To VM, H and others who may be interested:

Please watch the first two items before the Budget Committee:

http://sanfrancisco.granicus.com/MediaPlayer.php?view_id=7&clip_id=11848

This is the core of the City's financial problems, benefits and employee contracts. The deception is rampant:

- Rosenfield literally said the City's pension fund return estimate of 7.75% is "comparatively conservative" when everyone from academics, to accountants to Bill Gates has called it Enron accounting.

-The worst case scenarios Rosenfield shows the Supes on the pension fund's future performance is 4 to 5% returns, see- the stock market can't go down.
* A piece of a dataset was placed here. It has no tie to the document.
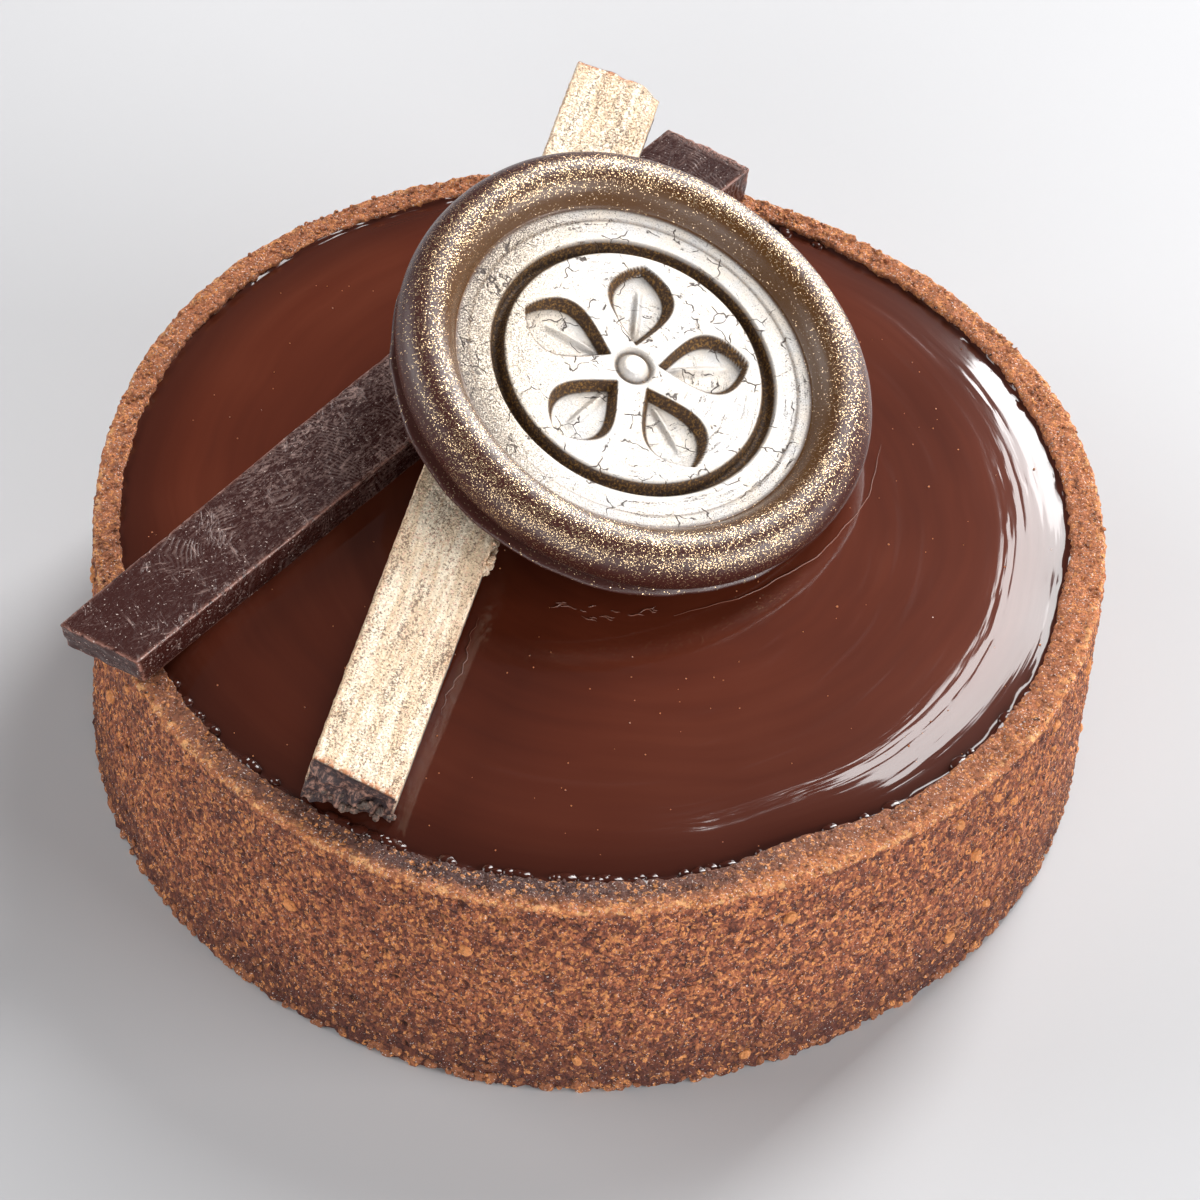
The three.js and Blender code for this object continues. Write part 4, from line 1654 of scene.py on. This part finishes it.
@dataclass
class GlazeDetails:
    """What shows on the glaze: beads along its edge, fine creases, specks of dust.

    beads lists from and to which angle in degrees they lie, and how many.
    """

    shell: ShellMeasure
    filling: Filling
    seal: SealMeasure
    stick: BarMeasure
    beads: tuple[tuple[int, int, int], ...] = (
        (-120, -74, 36),
        (-150, -120, 12),
        (60, 75, 4),
        (-74, -20, 10),
    )
    bead_height: float = 0.38 * MM
    wrinkles: int = 15
    thread: float = 0.055 * MM
    specks: int = 230
    dust_reach: float = 34.5 * MM
    seed: int = 31

    def _on_glaze(self, x: float, y: float, above: float = 0.0) -> Vector:
        """Point of the glaze at a place, raised a little."""
        angle = np.array([math.atan2(y, x)])
        inset = self.shell.bore_radius(angle) - math.hypot(x, y)
        return Vector((x, y, float(self.filling.height(inset)[0]) + above))

    def build_beads(self) -> Piece:
        """Beads of glaze where it wets the grains of the crust's edge."""
        draw = random.Random(self.seed)
        places = []
        for low, high, count in self.beads:
            for _ in range(count):
                turn = math.radians(draw.uniform(low, high))
                bore = float(self.shell.bore_radius(np.array([turn]))[0])
                radius = bore - draw.uniform(0.10, 0.36) * MM
                spot = self._on_glaze(radius * math.cos(turn), radius * math.sin(turn), 0.02 * MM)
                around = Matrix.Rotation(turn, 4, "Z")
                wide = draw.uniform(0.50, 0.85) * MM
                grow = Matrix.Diagonal((wide, wide * draw.uniform(0.9, 1.7), self.bead_height, 1.0))
                places.append(Matrix.Translation(spot) @ around @ grow)
        piece = Bench.joined("glaze_beads", [Bench.pebble(seed, 0.02) for seed in (21, 22)], places)
        Bench.smooth(piece, 180)
        settle(piece, MirrorGlaze("bead_glaze"), Slot.GLAZE)
        return piece

    def build_creases(self) -> Piece:
        """Fine raised creases: one round the seal's low side, wrinkles and a drawn line."""
        draw = random.Random(self.seed + 1)
        runs = []
        crease = []
        for degrees in range(-74, 3, 2):
            turn = math.radians(degrees)
            out = 18.75 + 1.2 * smoothstep(-62, 0, np.array([float(degrees)]))[0]
            out += 0.10 * math.sin(degrees * 0.31) + 0.05 * math.sin(degrees * 0.83)
            local = np.array([[out * MM * math.cos(turn), out * MM * math.sin(turn), 0.0]])
            x, y, _ = self.seal.world(local)[0]
            x += MM * self.seal.normal[0]
            y += MM * self.seal.normal[1]
            crease.append(self._on_glaze(x, y, 0.015 * MM))
        runs.append(crease)
        for _ in range(self.wrinkles):
            turn = math.radians(draw.uniform(-103, -78))
            out = draw.uniform(18.0, 19.0) * MM
            x, y, _ = self.seal.world(np.array([[out * math.cos(turn), out * math.sin(turn), 0.0]]))[0]
            heading = draw.uniform(-0.5, 0.6)
            length = draw.uniform(0.5, 1.5) * MM
            run = []
            for step in range(7):
                bend = heading + math.sin(step * 1.3 + turn * 40) * 0.4
                x += length / 6 * math.cos(bend)
                y += length / 6 * math.sin(bend)
                run.append(self._on_glaze(x, y, 0.02 * MM))
            runs.append(run)
        drawn = []
        for step in range(22):
            along = (10.5 + step * 0.47) * MM
            across = (-4.05 + 0.2 * math.sin(step * 0.45) + 0.12 * math.sin(step * 1.9)) * MM
            place = self.stick.world(np.array([[along, across, 0.0]]))[0]
            drawn.append(self._on_glaze(place[0], place[1], 0.005 * MM))
        runs.append(drawn)
        piece = Bench.thread("glaze_creases", runs, self.thread)
        Bench.smooth(piece, 180)
        Bench.mark(piece, inset=np.full(len(Bench.points(piece)), 20.0))
        finish = MirrorGlaze("crease_glaze", body=(0.19, 0.075, 0.05), deep=(0.14, 0.05, 0.03))
        settle(piece, finish, Slot.GLAZE)
        return piece

    def build_dust(self) -> Piece:
        """Specks of crumb dust and pin bubbles that lie on the glaze."""
        draw = random.Random(self.seed + 2)
        places = []
        for _ in range(self.specks):
            turn = draw.uniform(-math.pi, math.pi)
            radius = self.dust_reach * math.sqrt(draw.uniform(0.0, 1.0))
            spot = self._on_glaze(radius * math.cos(turn), radius * math.sin(turn), 0.01 * MM)
            size = draw.uniform(0.05, 0.10) * MM * (1.5 if draw.random() < 0.08 else 1.0)
            turned = Matrix.Rotation(draw.uniform(0, math.tau), 4, "Z")
            places.append(Matrix.Translation(spot) @ turned @ Matrix.Diagonal((size, size, size, 1.0)))
        piece = Bench.joined("glaze_dust", [Bench.pebble(41)], places)
        Bench.mark(piece, rim=np.ones(len(Bench.points(piece))))
        finish = BakedCrust("dust_crust", deep=(0.20, 0.08, 0.04), brown=(0.30, 0.12, 0.06))
        settle(piece, finish, Slot.GLAZE)
        return piece


@dataclass
class Studio:
    """Pale floor, soft lights and the camera.

    fills lists the name, direction, direction of the longer side, size and
    brightness of each fill light. Angles of the camera are in degrees.
    """

    key_towards: tuple[float, float, float] = (0.412, 0.681, 0.605)
    key_long: tuple[float, float, float] = (-0.396, -0.465, 0.792)
    key_distance: float = 0.75
    key_lengths: Point = (0.336, 0.540)
    key_width: float = 0.235
    key_radiance: Point = (12.0, 18.0)
    tip_size: Point = (0.18, 0.05)
    tip_slide: float = -0.115
    fill_distance: float = 1.2
    fills: tuple[tuple, ...] = (
        ("front_fill", (-0.15, -0.92, 0.28), (1, 0, 0), (1.3, 0.6), 4.2),
        ("right_fill", (0.92, -0.30, 0.34), (0, 1, 0), (0.9, 0.5), 10.5),
        ("left_fill", (-0.90, 0.12, 0.50), (0, 1, 0), (0.8, 0.5), 6.2),
    )
    world: float = 0.10
    world_tint: tuple[float, float, float, float] = (0.96, 0.97, 1.0, 1.0)
    floor_radius: float = 2.5
    camera_place: tuple[float, float, float] = (0.0, -0.312819, 0.359500)
    camera_rise: float = 48.02
    camera_heading: float = -0.136
    camera_roll: float = 4.6
    camera_lens: float = 186.1
    camera_sensor: float = 36.0

    def floor(self) -> None:
        """Lays a wide pale floor at the height that the crust stands on."""
        Bench.clear()
        bpy.ops.mesh.primitive_circle_add(vertices=96, radius=self.floor_radius, fill_type="NGON")
        floor = bpy.context.object
        floor.name = "studio_floor"
        floor.data.materials.append(PlainStudio().material())

    @staticmethod
    def _panel(
        name: str,
        towards: Sequence[float],
        long_way: Sequence[float],
        distance: float,
        size: Point,
        radiance: float,
        slide: Point = (0.0, 0.0),
    ) -> None:
        """Hangs a rectangular soft light.

        Args:
            name: its name.
            towards: direction to it.
            long_way: direction of its longer side.
            distance: distance to it in metres.
            size: longer and shorter side in metres.
            radiance: brightness of its face.
            slide: how far it is moved along its longer side and across it.
        """
        data = bpy.data.lights.new(name, "AREA")
        data.shape = "RECTANGLE"
        data.size, data.size_y = size
        data.energy = radiance * math.pi * size[0] * size[1]
        away = Vector(towards).normalized()
        side = Vector(long_way)
        side = (side - away * side.dot(away)).normalized()
        across = away.cross(side)
        lamp = bpy.data.objects.new(name, data)
        turn = Matrix((side, across, away)).transposed().to_4x4()
        place = away * distance + side * slide[0] + across * slide[1]
        lamp.matrix_world = Matrix.Translation(place) @ turn
        bpy.context.scene.collection.objects.link(lamp)

    def lights(self) -> None:
        """Hangs the lights, the key light in three panels, and a dim surrounding."""
        upper, lower = self.key_lengths
        wide = self.key_width
        beside = -(wide + self.tip_size[1]) / 2
        keys = (
            ("key_upper", (upper, wide), self.key_radiance[0], (upper / 2, 0.0)),
            ("key_lower", (lower, wide), self.key_radiance[1], (-lower / 2, 0.0)),
            ("key_tip", self.tip_size, self.key_radiance[1], (self.tip_slide, beside)),
        )
        for name, size, radiance, slide in keys:
            place = (self.key_towards, self.key_long, self.key_distance)
            self._panel(name, *place, size, radiance, slide)
        for name, towards, long_way, size, radiance in self.fills:
            self._panel(name, towards, long_way, self.fill_distance, size, radiance)
        world = bpy.data.worlds.new("studio")
        world.use_nodes = True
        background = world.node_tree.nodes["Background"]
        background.inputs["Color"].default_value = self.world_tint
        background.inputs["Strength"].default_value = self.world
        bpy.context.scene.world = world

    def camera(self) -> None:
        """Sets the camera, which looks down on the tart with a long lens."""
        data = bpy.data.cameras.new("camera")
        data.lens = self.camera_lens
        data.sensor_width = self.camera_sensor
        camera = bpy.data.objects.new("camera", data)
        turn = (
            Matrix.Rotation(math.radians(self.camera_heading), 4, "Z")
            @ Matrix.Rotation(math.radians(90 - self.camera_rise), 4, "X")
            @ Matrix.Rotation(math.radians(self.camera_roll), 4, "Z")
        )
        camera.matrix_world = Matrix.Translation(self.camera_place) @ turn
        bpy.context.scene.collection.objects.link(camera)
        bpy.context.scene.camera = camera
        bpy.context.scene.view_settings.view_transform = "Standard"

    def build(self) -> None:
        """Sets up the whole studio."""
        self.floor()
        self.lights()
        self.camera()


def main() -> None:
    """Builds every piece in order and reports it."""
    logging.basicConfig(level=logging.INFO, format="%(name)s %(message)s")
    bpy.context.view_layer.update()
    Studio().build()
    shell = ShellMeasure()
    Crust(shell).build()
    Crumbs(shell).on_crust()
    filling = Filling(shell)
    filling.build()
    DarkStick(BarMeasure("dark_stick")).build()
    gold = BarMeasure("gold_stick")
    GoldStick(gold).build()
    GoldStick(gold).build_lumps()
    seal = SealMeasure()
    Seal(seal).build()
    details = GlazeDetails(shell, filling, seal, gold)
    details.build_beads()
    details.build_creases()
    details.build_dust()


if __name__ == "__main__":
    main()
- See Martin Gran deceptively put up an apples to oranges slide stating that Fire is paid 18% over market when they are paid 35% over market.

- See Martin Gran admit that of the $235 million in labor concessions that Gran hailed as "historic" (and we heard about ad nauseum during the Prop B campaign) are actually all gone with the exception of $3 million in increased dental payemnts.

- See Martin Gran say the City will ask current employees to pay 2% of wages to "pay down" unfunded retiree health care debt when such a contribution does not pay down the debt at all - it would still grow.

I could go on...The scary part is the City's Human Resources Department, which negotiates all MOUs, is an advocate for City employees not the taxpayer...

voltairesmistress
voltairesmistress
wrote on 03/29/2011 at 6:33 p.m. PDT

Thanks Seej Cane. I'll look at it. In this case, it seems the more you know, the more outrageous the situation is.

I hope there is a more informative pension/benefits reform campaign next fall, one that hammers home these points.

The problem is not going to go away, even as the stock market improves. That 7.75% expected return on investment is definitely not something many European governments count on. I don't think we should either.

In any case, I think the case for govt pension and benefits reform (separated from short-term financial panic) will convince voters to reform the system. Demonizing city or other govt employees is beside the point and a trap, no matter who (right or left) suggests that tactic.